これにより、胃痛、胃もたれなどの症状が現れることになります。
「最近、胃の調子が悪い」「胃がむかむかする」などのことでお悩みでしたら、一度ピロリ菌検査を受けられることをおすすめします。
ピロリ菌に感染すると胃がんリスクが5倍!?
ピロリ菌に持続感染すると、慢性的な胃炎により胃の粘膜が委縮してしまう「萎縮性胃炎」になる場合があり、これは胃がんリスクを高めることがわかっています。

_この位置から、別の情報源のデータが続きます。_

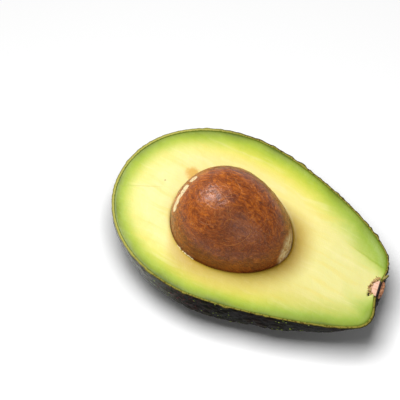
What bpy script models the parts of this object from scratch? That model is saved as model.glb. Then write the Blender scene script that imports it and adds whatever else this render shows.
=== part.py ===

ピロリ菌に感染している方と、そうでない方の胃がんリスクは5倍と言われていますので、胃がん予防のためにも慢性胃炎などの症状がある方は、一度検査を受けて除菌されることをおすすめします。
ピロリ菌の検査方法
ピロリ菌の検査方法には、胃カメラ検査を必要とするものと、必要としないものがあります。
胃カメラ検査を必要とする検査
迅速ウレアーゼ試験
ピロリ菌の持つウレアーゼ活性を利用して、アンモニアの有無を確認します。
鏡検法
採取した胃の粘膜を顕微鏡で観察して、ピロリ菌がいるかどうかを調べます。
培養法
採取した胃の粘膜を培養して、ピロリ菌がいるかどうかを調べます。
胃カメラ検査を必要としない検査
尿素呼気試験
診断薬を飲む前、飲んだ後の呼気を採取して、ピロリ菌感染の有無を確認します。
抗体測定
血液や尿からピロリ菌の抗体の有無を確認します。
糞便中抗原測定
便中からピロリ菌抗原を見つけます。
ピロリ菌除菌の流れ
1. 検査
主に「迅速ウレアーゼ試験」を行って、ピロリ菌感染を確認します。
2. 除菌開始
ピロリ菌感染が確認されたら、除菌治療を開始します。
2種類の抗菌薬と酸分泌抑制薬を朝食後と夕食後に1日2回服用します。
服用は1週間続けます。
3. 再検査
ピロリ菌除菌が成功したかどうか確認するために、服用終了後、2ヶ月後程度に「尿素呼気試験」を行います。
除菌が確認できたら、治療は終了となります。
4. 2回目の除菌
1回目の治療で除菌できなかった場合には、再度除菌治療を行います。
ピロリ菌除菌は、2回目まで保険適用で受けられます(3回目以降は自費診療)。
5. 再検査
ピロリ菌除菌が成功したかどうか確認するために、服用終了後、2ヶ月後程度に「尿素呼気試験」を行います。
除菌が確認できたら、治療は終了となります。
2回目までの除菌成功率は99%で、ほとんどの方が保険適用で除菌に成功されています。
ピロリ菌除菌中の注意
朝晩きちんとお薬を服用してください
ピロリ菌除菌のためのお薬を服用している間は、飲酒はお控えください。
また、服用を開始したら、必ず朝晩忘れずに飲むようにしてください。
服用をスキップしてしまうと、十分な効果が得られない場合がありますのでご注意ください。